I think this argument is wrong. It’s wrong because it conflates good politics with good policy. It may be true that Democrats would benefit politically by taking a harder line on illegal immigration, as Bill Clinton benefitted in the 1990s by taking a harder line on welfare and crime. I’m not sure. The contention is plausible but difficult to prove. Regardless, family detention is a terrible response to a largely fictitious crisis. It would be lovely if shrewd politics and sound policy always went hand in hand. But it’s important for commentators to acknowledge that, often, they don’t. [...]
There’s some truth to this. As the Hamilton College political scientist Philip Klinkner has shown, using data from the American National Election Study, Trump outperformed Mitt Romney among voters with negative views of undocumented immigrants. And, crucially, he did no worse among voters with positive views. In Klinkner’s words, “Trump won in 2016 by mobilizing the minority of Americans with anti-immigration views—but only because he avoided an offsetting counter-mobilization by the majority of Americans with pro-immigration views.” [...]
Frum, Sullivan, and Zakaria think Democrats need a middle path. They should oppose Trump’s most brutal policies while more clearly acknowledging public anxiety about illegal immigration and endorsing measures to stop it. The theory, presumably, is that such a strategy could lure back some white voters who flipped from Obama to Trump over immigration without depressing turnout among the Democrats’ pro-immigrant, young, progressive, and minority base. In the hands of a gifted candidate, this might work. Bill Clinton appeased white voters in 1992 and 1996 with his punitive stances on welfare and crime while still galvanizing a large liberal and African American turnout. Barack Obama took a harder rhetorical line against illegal immigration in 2012 than Hillary Clinton took in 2016 yet won a larger share of the Latino vote. As I’ve noted previously, Democrats might benefit from emphasizing the virtues of assimilation, and focusing on helping immigrants learning English, thus counteracting Trump’s claim that immigration undermines national unity. [...]
This is misleading. Over the last decade, illegal immigration has been going down. Between 1983 and 2006, according to the Border Patrol, the United States apprehended roughly one million—and sometimes as many as 1.5 million—undocumented immigrants per year along America’s southwest border (where the vast majority of undocumented migrants cross). That number steadily dwindled during Obama’s presidency. In fiscal year 2016 (which began in October 2015 and ended in September 2016), it was 408,000—less than half the number in 2009. [...]

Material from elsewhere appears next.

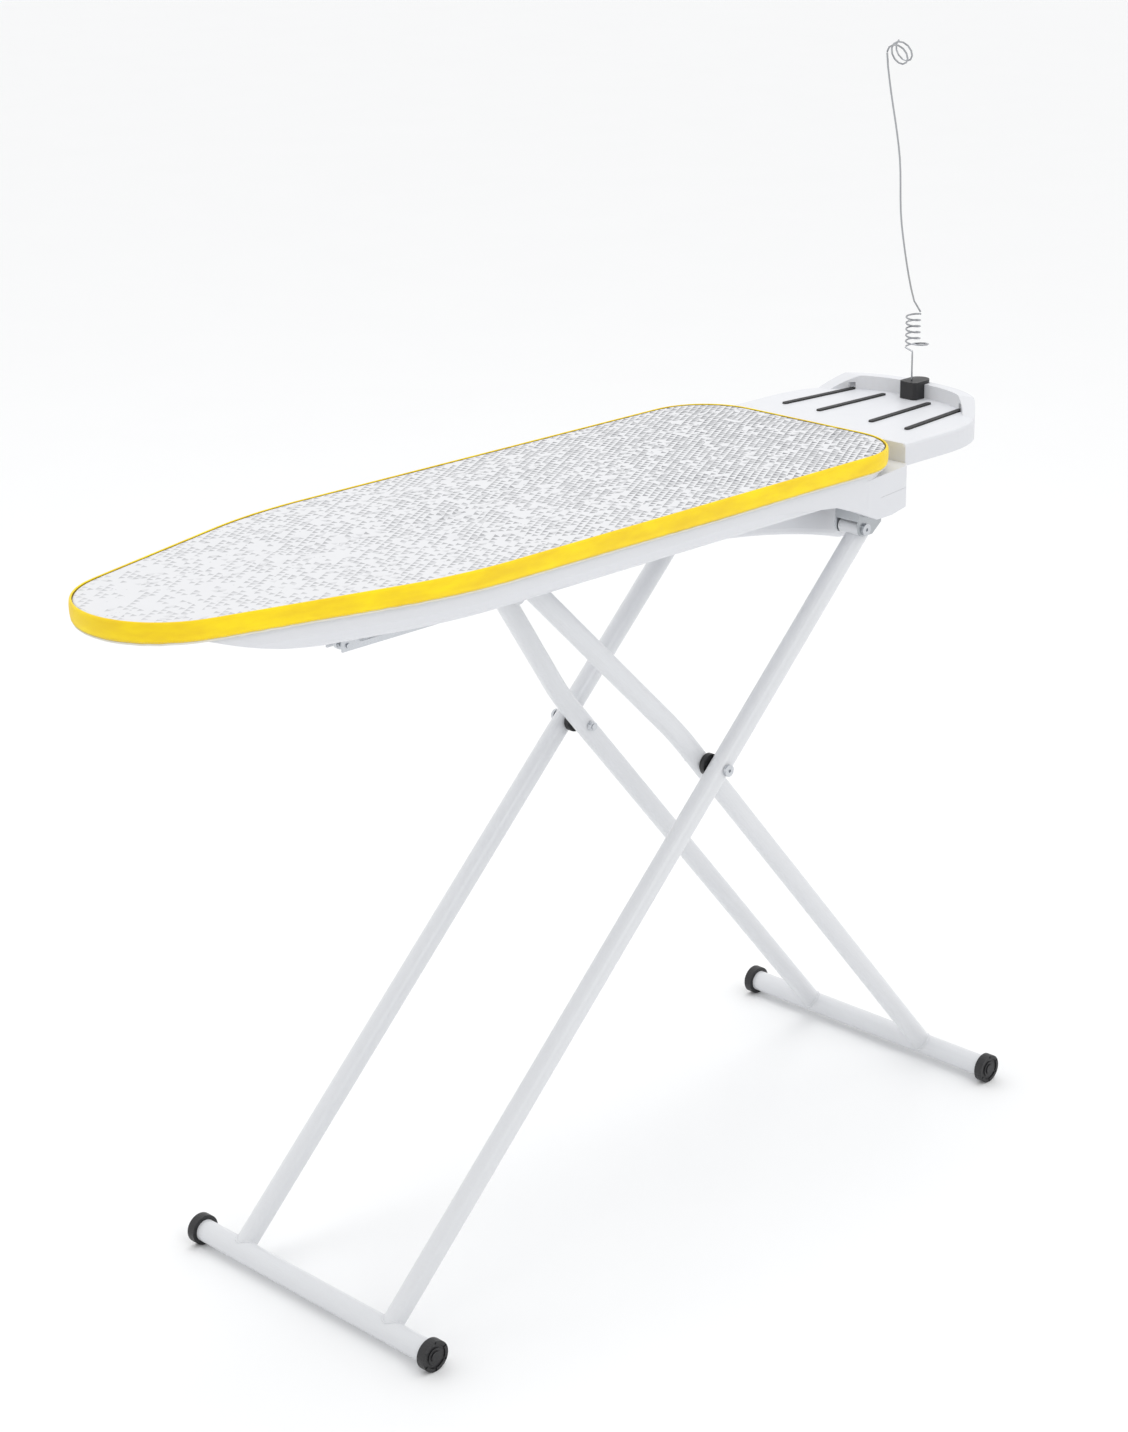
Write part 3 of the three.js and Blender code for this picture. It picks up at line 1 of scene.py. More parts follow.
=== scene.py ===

But the evidence for this argument is weak. In a 2007 study of undocumented Mexican migrants, Wayne A. Cornelius of the University of California at San Diego and Idean Salehyan of the University of North Texas found that “tougher border controls have had remarkably little influence on the propensity to migrate illegally to the USA.” Surveying the academic literature for The Washington Post this March, Anna Oltman of the University of Wisconsin at Madison noted that, “researchers increasingly find that deterrence has only a weak effect on reducing unauthorized immigration.” A weak effect isn’t no effect. Trump’s anti-immigrant rhetoric and policies probably contributed to the drop in border crossings last year. Yet those numbers are now returning to their pre-Trump levels. In early April, in an effort to push them back down, the Trump administration announced that it would separate parents and children. Yet the number of apprehensions in both April and May was almost identical to the number in March.